- **WHAT YOU ARE ASKED TO DO**
Each line should be copied exactly.

- **GIVEN RECORDS**
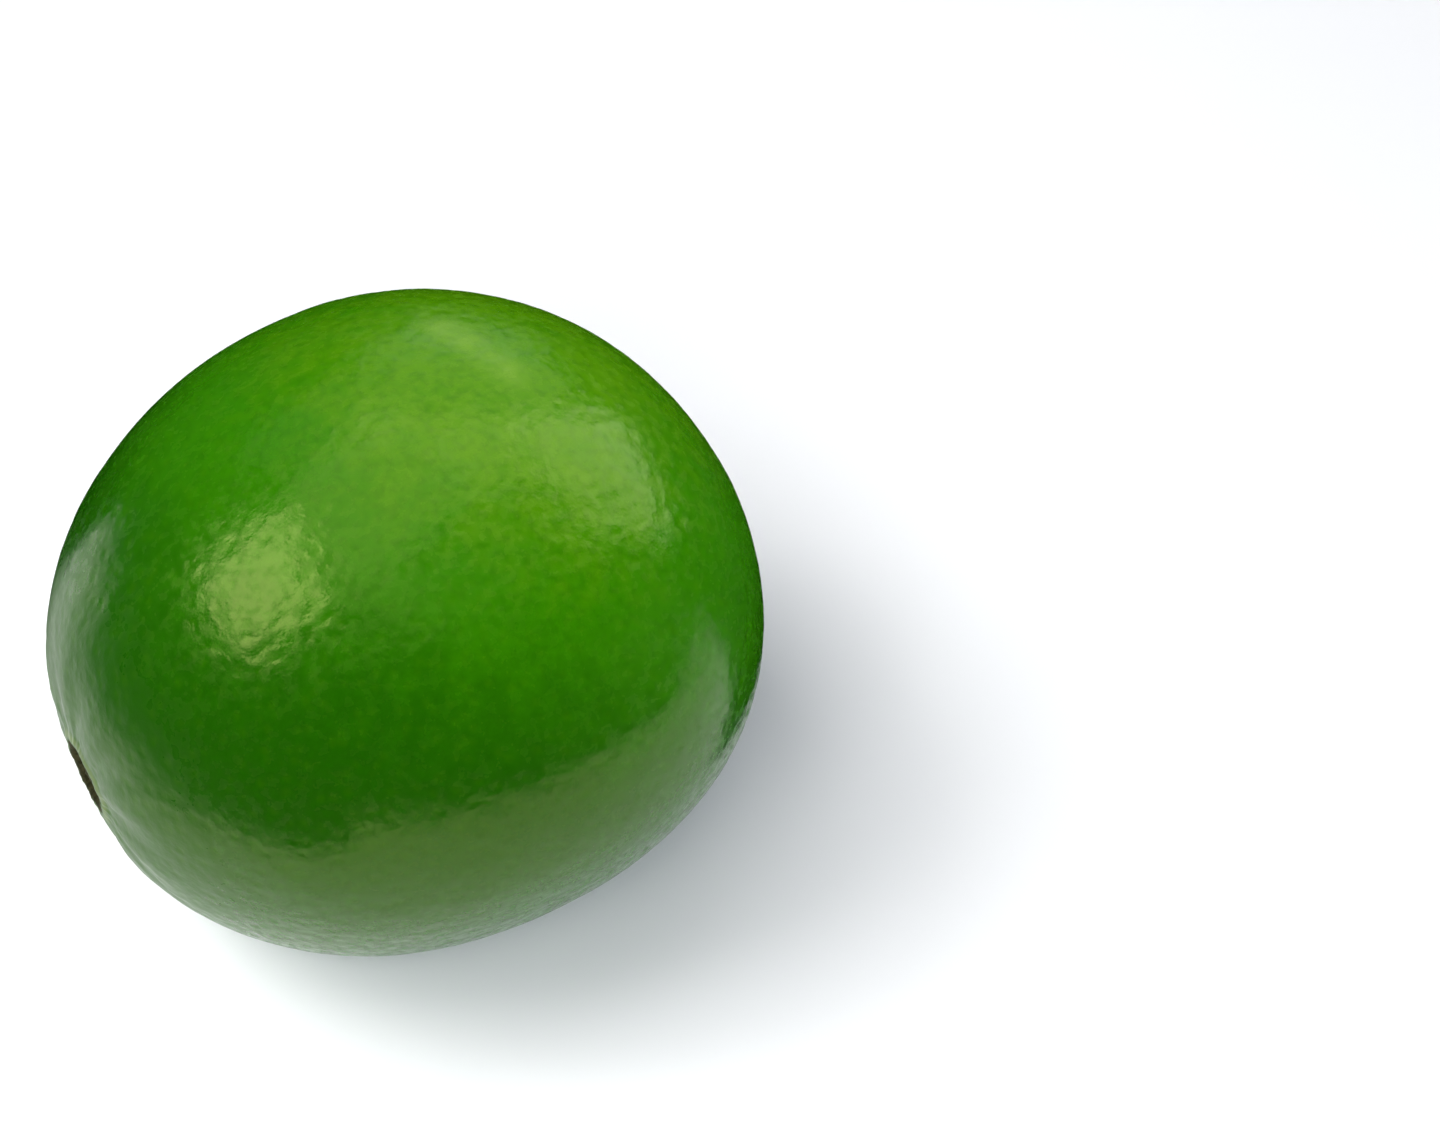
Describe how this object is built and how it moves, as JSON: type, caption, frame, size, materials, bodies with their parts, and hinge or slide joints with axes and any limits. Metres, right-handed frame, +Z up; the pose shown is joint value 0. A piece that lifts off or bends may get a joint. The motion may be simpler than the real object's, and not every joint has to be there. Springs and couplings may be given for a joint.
{
  "type": "whole green lime",
  "caption": "Whole ripe green lime lying on its side on a small flat spot, with a sunken stem scar at one end and a low mound at the other.",
  "frame": {"origin": "middle of the small flat spot on the flank that the fruit rests on", "axes": "+X from the stem end towards the blossom end along the ground, +Z up; the core dips about 8 degrees towards the stem end at -X"},
  "size_m": [0.062, 0.0576, 0.0542],
  "materials": {
    "rind": "waxy green citrus rind, satin to glossy, finely pitted with oil glands, with a dry brown stem scar"
  },
  "bodies": {
    "root": {"lime": "rind"}
  },
  "joints": []
}
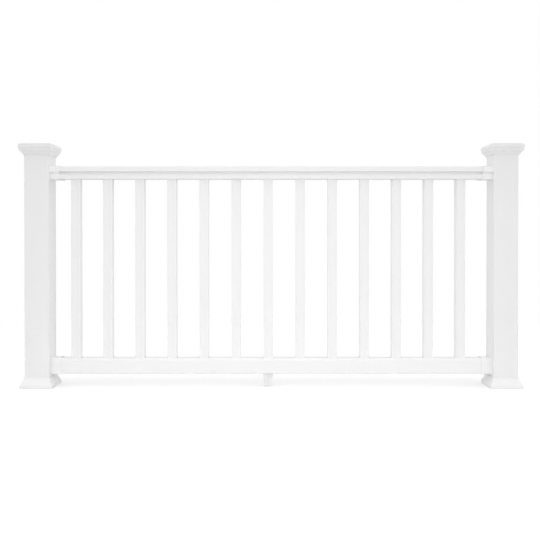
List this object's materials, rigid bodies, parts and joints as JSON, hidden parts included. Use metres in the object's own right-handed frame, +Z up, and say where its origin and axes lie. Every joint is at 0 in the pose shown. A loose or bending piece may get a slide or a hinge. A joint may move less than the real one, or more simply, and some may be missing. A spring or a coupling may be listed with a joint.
{
  "type": "vinyl railing section",
  "caption": "Straight white vinyl guard railing section: square balusters between a T-shaped top rail and a bottom rail, held by two capped and skirted hollow posts.",
  "frame": {"origin": "on the left post's bottom end face, in the middle of its outer wall's thickness and half way front to back", "axes": "+X along the railing from the left post to the right post, +Y from front to back, +Z up"},
  "size_m": [2.0684, 0.138, 1.008],
  "materials": {
    "post_vinyl": "satin extruded white vinyl",
    "rail_vinyl": "satin extruded white vinyl",
    "baluster_vinyl": "satin extruded white vinyl",
    "moulded_vinyl": "semi-gloss moulded white vinyl",
    "bracket_vinyl": "semi-gloss moulded white vinyl"
  },
  "bodies": {
    "root": {"left_post_sleeve": "post_vinyl", "left_post_cap": "moulded_vinyl", "left_base_trim": "moulded_vinyl", "top_left_bracket": "bracket_vinyl", "bottom_left_bracket": "bracket_vinyl", "right_post_sleeve": "post_vinyl", "right_post_cap": "moulded_vinyl", "right_base_trim": "moulded_vinyl", "top_right_bracket": "bracket_vinyl", "bottom_right_bracket": "bracket_vinyl", "top_rail": "rail_vinyl", "bottom_rail": "rail_vinyl", "baluster_01": "baluster_vinyl", "baluster_02": "baluster_vinyl", "baluster_03": "baluster_vinyl", "baluster_04": "baluster_vinyl", "baluster_05": "baluster_vinyl", "baluster_06": "baluster_vinyl", "baluster_07": "baluster_vinyl", "baluster_08": "baluster_vinyl", "baluster_09": "baluster_vinyl", "baluster_10": "baluster_vinyl", "baluster_11": "baluster_vinyl", "baluster_12": "baluster_vinyl", "baluster_13": "baluster_vinyl", "support_foot": "moulded_vinyl"}
  },
  "joints": []
}
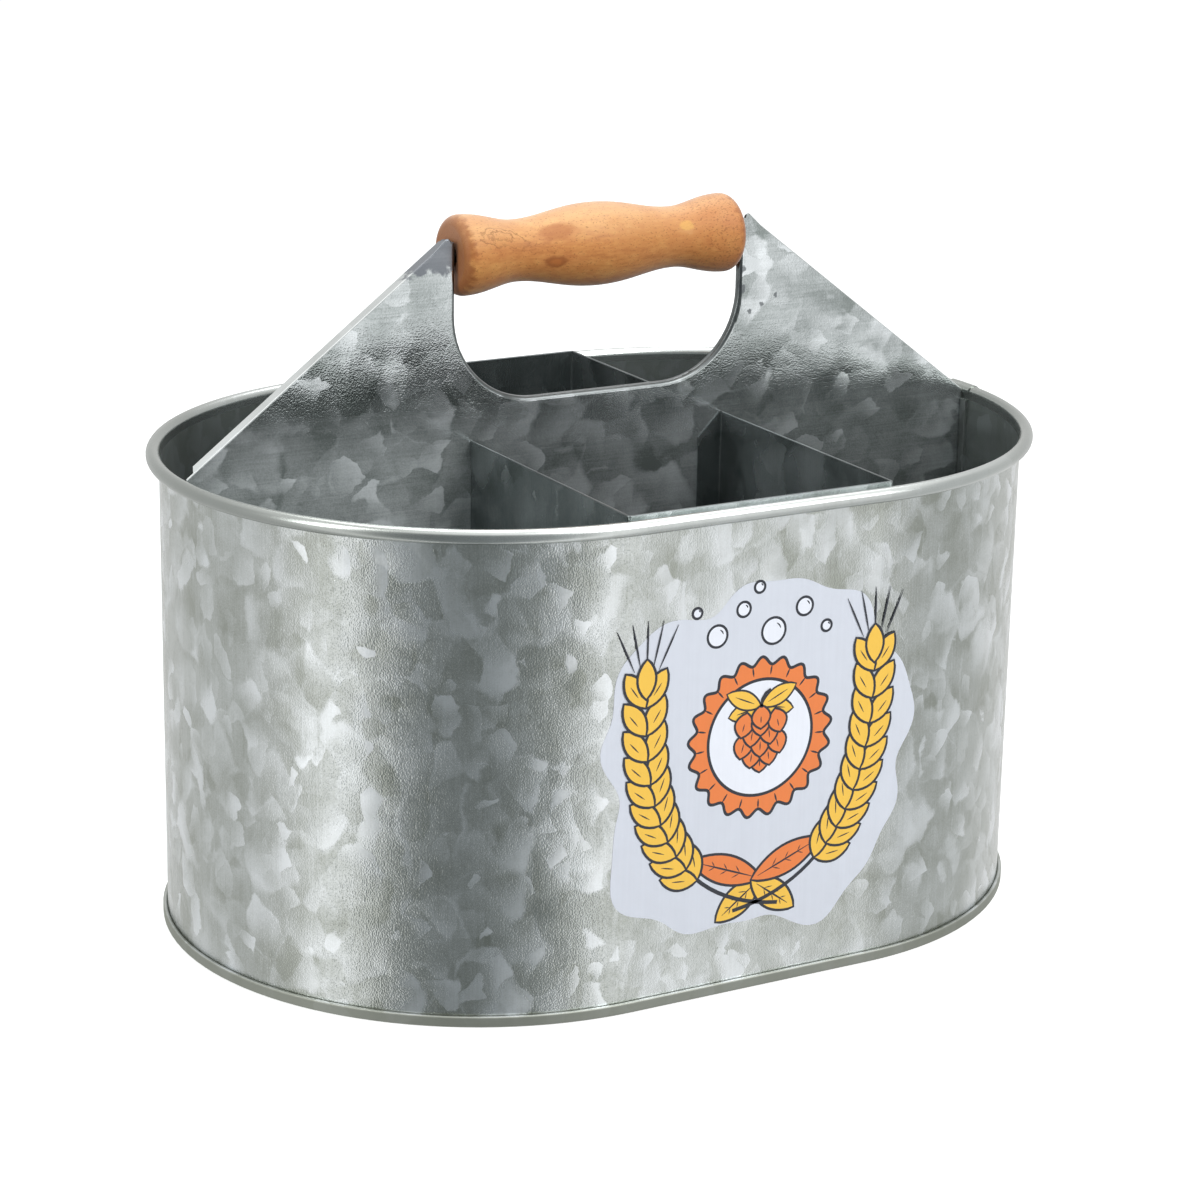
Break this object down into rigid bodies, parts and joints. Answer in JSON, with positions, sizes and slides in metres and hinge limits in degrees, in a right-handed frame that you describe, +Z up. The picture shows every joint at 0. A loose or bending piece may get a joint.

- **TASK RESULT**
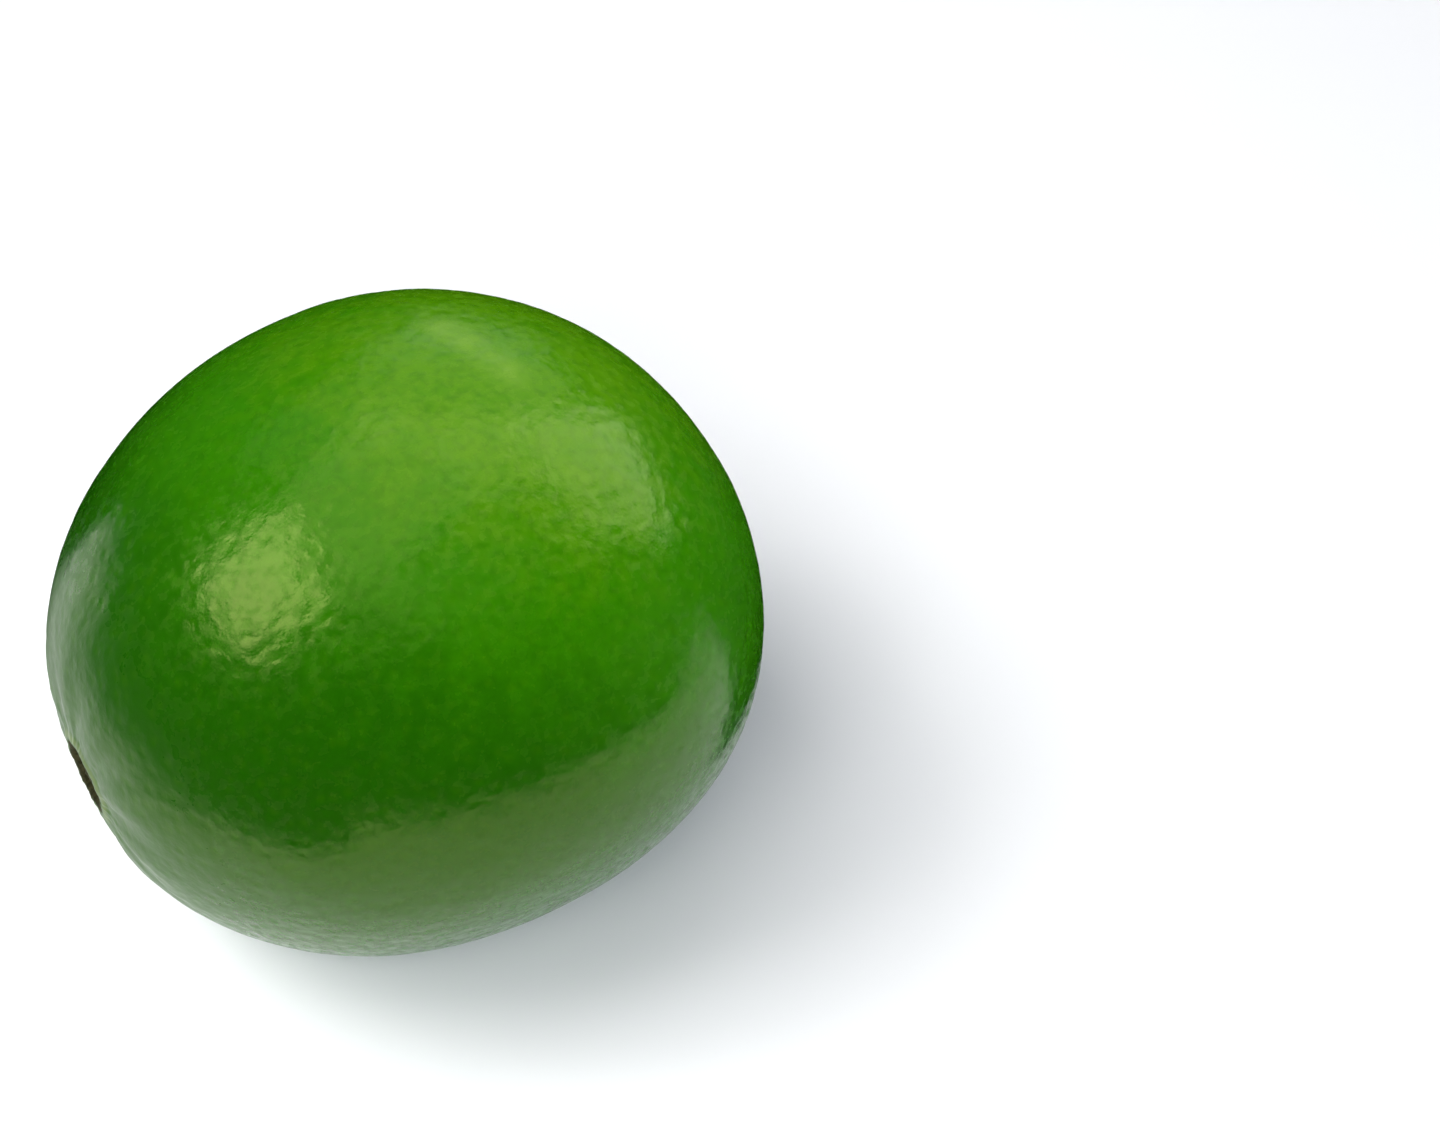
Describe how this object is built and how it moves, as JSON: type, caption, frame, size, materials, bodies with their parts, and hinge or slide joints with axes and any limits. Metres, right-handed frame, +Z up; the pose shown is joint value 0. A piece that lifts off or bends may get a joint. The motion may be simpler than the real object's, and not every joint has to be there. Springs and couplings may be given for a joint.
{
  "type": "whole green lime",
  "caption": "Whole ripe green lime lying on its side on a small flat spot, with a sunken stem scar at one end and a low mound at the other.",
  "frame": {"origin": "middle of the small flat spot on the flank that the fruit rests on", "axes": "+X from the stem end towards the blossom end along the ground, +Z up; the core dips about 8 degrees towards the stem end at -X"},
  "size_m": [0.062, 0.0576, 0.0542],
  "materials": {
    "rind": "waxy green citrus rind, satin to glossy, finely pitted with oil glands, with a dry brown stem scar"
  },
  "bodies": {
    "root": {"lime": "rind"}
  },
  "joints": []
}
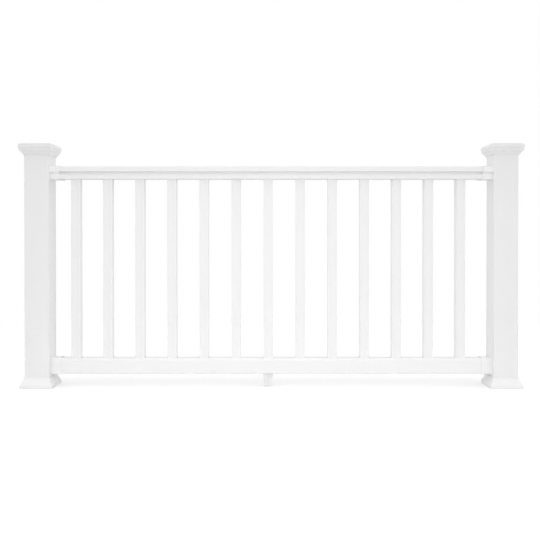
List this object's materials, rigid bodies, parts and joints as JSON, hidden parts included. Use metres in the object's own right-handed frame, +Z up, and say where its origin and axes lie. Every joint is at 0 in the pose shown. A loose or bending piece may get a slide or a hinge. A joint may move less than the real one, or more simply, and some may be missing. A spring or a coupling may be listed with a joint.
{
  "type": "vinyl railing section",
  "caption": "Straight white vinyl guard railing section: square balusters between a T-shaped top rail and a bottom rail, held by two capped and skirted hollow posts.",
  "frame": {"origin": "on the left post's bottom end face, in the middle of its outer wall's thickness and half way front to back", "axes": "+X along the railing from the left post to the right post, +Y from front to back, +Z up"},
  "size_m": [2.0684, 0.138, 1.008],
  "materials": {
    "post_vinyl": "satin extruded white vinyl",
    "rail_vinyl": "satin extruded white vinyl",
    "baluster_vinyl": "satin extruded white vinyl",
    "moulded_vinyl": "semi-gloss moulded white vinyl",
    "bracket_vinyl": "semi-gloss moulded white vinyl"
  },
  "bodies": {
    "root": {"left_post_sleeve": "post_vinyl", "left_post_cap": "moulded_vinyl", "left_base_trim": "moulded_vinyl", "top_left_bracket": "bracket_vinyl", "bottom_left_bracket": "bracket_vinyl", "right_post_sleeve": "post_vinyl", "right_post_cap": "moulded_vinyl", "right_base_trim": "moulded_vinyl", "top_right_bracket": "bracket_vinyl", "bottom_right_bracket": "bracket_vinyl", "top_rail": "rail_vinyl", "bottom_rail": "rail_vinyl", "baluster_01": "baluster_vinyl", "baluster_02": "baluster_vinyl", "baluster_03": "baluster_vinyl", "baluster_04": "baluster_vinyl", "baluster_05": "baluster_vinyl", "baluster_06": "baluster_vinyl", "baluster_07": "baluster_vinyl", "baluster_08": "baluster_vinyl", "baluster_09": "baluster_vinyl", "baluster_10": "baluster_vinyl", "baluster_11": "baluster_vinyl", "baluster_12": "baluster_vinyl", "baluster_13": "baluster_vinyl", "support_foot": "moulded_vinyl"}
  },
  "joints": []
}
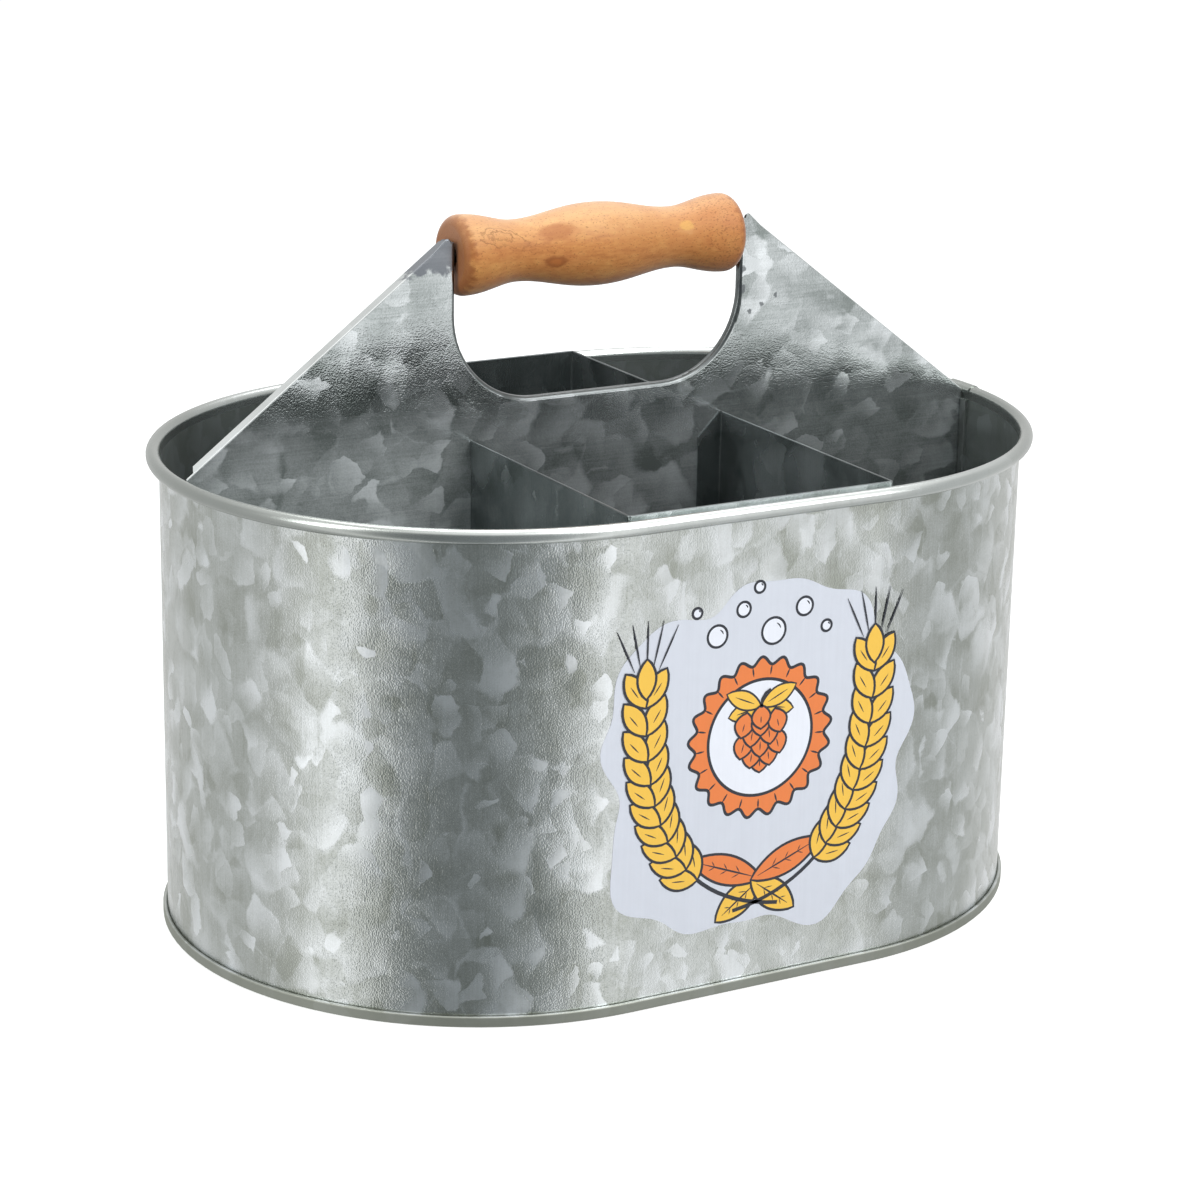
Break this object down into rigid bodies, parts and joints. Answer in JSON, with positions, sizes and slides in metres and hinge limits in degrees, in a right-handed frame that you describe, +Z up. The picture shows every joint at 0. A loose or bending piece may get a joint.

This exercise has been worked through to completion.